Apparently, Warren Buffett has a box on his desk for investments that he considers "too hard." I use a similar filter for writing. If the writing is too hard, if a sentence or a plot isn't taking me somewhere, I back up and start again. But sometimes it takes me a while to notice.

When I was writing my second book, By the Secret Ladder: A Mother's Initiation, which is a memoir about the first year of new motherhood, I reached a point in the book where I was overcome with doubt. My editor had already warned me that expectant mothers might be scared by some of the story. I felt like if I told the truth, I'd be dooming the book to obscurity. But the dark part was the story. There was no way around that. I wrote, trying to ease into it, then I crossed it out. This went on for days. 

Finally, I realized that the path I was trying to take, softening the story, was too hard. And so I backed up and started again. Here's what I wrote:

Warning: This chapter is a little dark. If that bothers you, you could always skip it and go on to something with more light in it, more of what we associate with new mothers. You could choose to believe that becoming a mother is only about what you gain and never about loss. If you chose to believe that, you would have lots of company. 

I'm not supposed to be dark about this. I'm afraid of sounding ungrateful, afraid I've already screwed up my karma by unloading all my petty worries, and, as the books say, worry is bad for the baby. I worried about being worried.

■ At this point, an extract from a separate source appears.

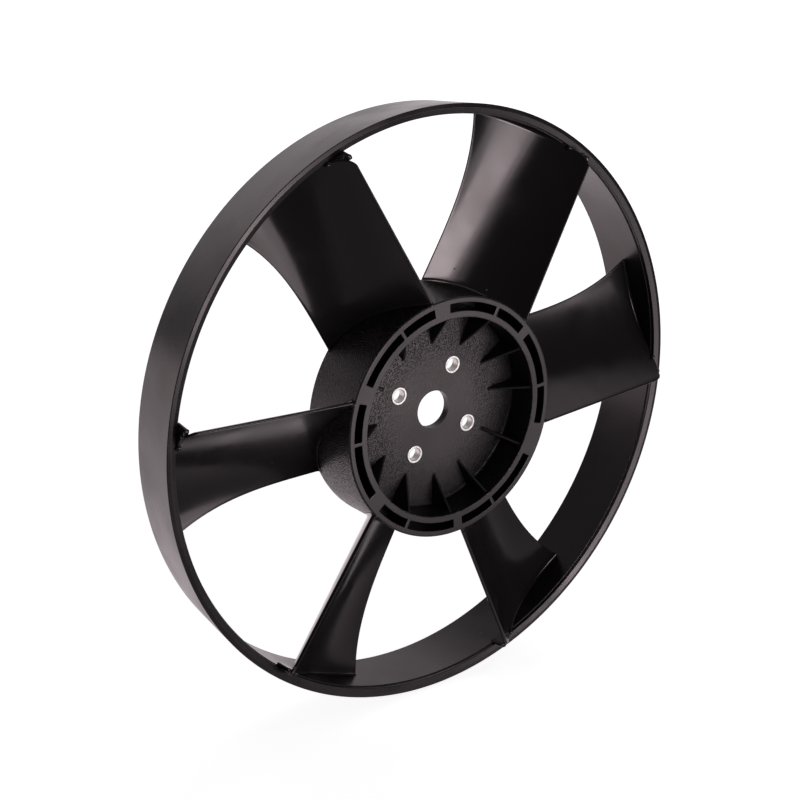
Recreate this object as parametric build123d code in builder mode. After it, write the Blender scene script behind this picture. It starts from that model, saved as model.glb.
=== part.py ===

After several days of unsatisfactory progress on my most recent novel, I realized that I'd set myself on a course I didn't want to follow. My characters were stuck in a cave (strangely metaphoric) and one person who is injured offers to give the other a boost to reach a potential exit overhead. But I discovered that I wasn't interested in writing that scene. This is how I got myself out of the corner I'd backed my writing self into:

A different stuck moment
"Let's try it," he said. "It's going to hurt but it's not going to kill me."

"Okay," I said. [Here's where I got stuck.]

But we didn't move. We sat there for another ten minutes or so while John Lee shifted, trying to get into a comfortable position, and groaned softly, trying not to. 

The conversation that followed did interest me and it got me back on a track where things are happening, the story is pulling me along. 

I pay attention to a physical feeling in my body when a story is deepening and beckoning to me. It's same kind of thrill I get from reading a good book. It's why I write.



Sunday, 13 December 2020

Low-tech: The long view

Snowy road near my house

As a reader, I'm sometimes jarred when I'm reading a novel and the technology the characters are using is slightly (or significantly) out of date. 

I confess that, in spite of having read several excellent novels lately with texting in them, I can't help feeling that five or so years from now, maybe fewer, that's going to seem quaint and a touch old-fashioned. 

It may be hard to believe that texting won't always be a thing, but once the telephone was seen that way. When I was a teenager, telephones -- the kind with dials, or maybe push-buttons if your family was a step ahead -- were the main way friends and I communicated. The fight for phone time in a crowded house, "party lines" where your neighbours could pick up the phone and listen in on your conversation, "extensions" in other rooms where your brother could pick up the phone and listen in on your conversation, that seemed like it was here to stay. So did record albums.

As a writer, I often face the question about what to do about technology in my novels. It's easy enough if I want the novel to be time-specific, like Shelter was -- set in the 1960s and 70s. But in Red Fox Road I wanted the time to be more or less now. That is, now, whenever now happens to be for the reader. That's why I go for the low-tech option, as much as possible. Unless it's important to the story, I want to keep the technology in the background.

 The number of Keurig cups in landfills could circle the
 planet ten times. Don't get me started on tea K-cups!
Also, one of my themes in Red Fox Road and in the novel I'm working on now, Green Mountain Academy, is about the failure of technology. It's not that I'm anti-progress, or anti-innovation, quite the contrary. But I see, especially in the context of climate change, that we've used technology in many cases for cheap tricks, for junk that's literally messing up the planet. We could do so much better as humans. In Red Fox Road, Francie says "Not everything new that humans invent is better than the thing before it." Coincidentally, I agree with her! I think we need to be more responsible about how we use technology.

Getting out in nature, away from the noise of my various competing devices beeping, ringing, pinging and chastising me -- seeing the long view, literally, reminds me of how important it is.

 

Thursday, 5 November 2020

Don't side with yourself

Saturna island, BC

Stand firm. Don't back down. Stand up for what you believe in.  This was the kind of advice I heard when I was growing up. And to be sure, for a timid girl like me who was likely to back down whenever someone with a louder voice (which was just about anyone) spoke to me, it was helpful advice. I learned not to be a doormat and not to follow wherever someone else wanted to lead me.

But at some point -- maybe this point -- conviction and certainty begin to seem less useful than they once were. What would it be like to loosen my grip a little? 

"Don't side with yourself," said the 17th century Zen master, Bankei. I heard this expression the other day from Joseph Goldstein. It hit home. 

Maybe because the world is in a state of flux like I have never experienced in my lifetime. Maybe because the older I get, the closer I feel to the girl I was who found happiness sitting on a rock beside a little creek, counting the yellow leaves that drifted down from a cottonwood and landed softly on the water to be carried off gently down the stream. I didn't have to worry about being right or wrong. They are still my happiest moments.

I thought about the idea of not siding with myself this morning. Two days since the election in the US and the world is awash in side-taking. Opinions, fierce views -- what would it mean to let go, just a little, and see the other side? It's humbling to recognize how hard it is.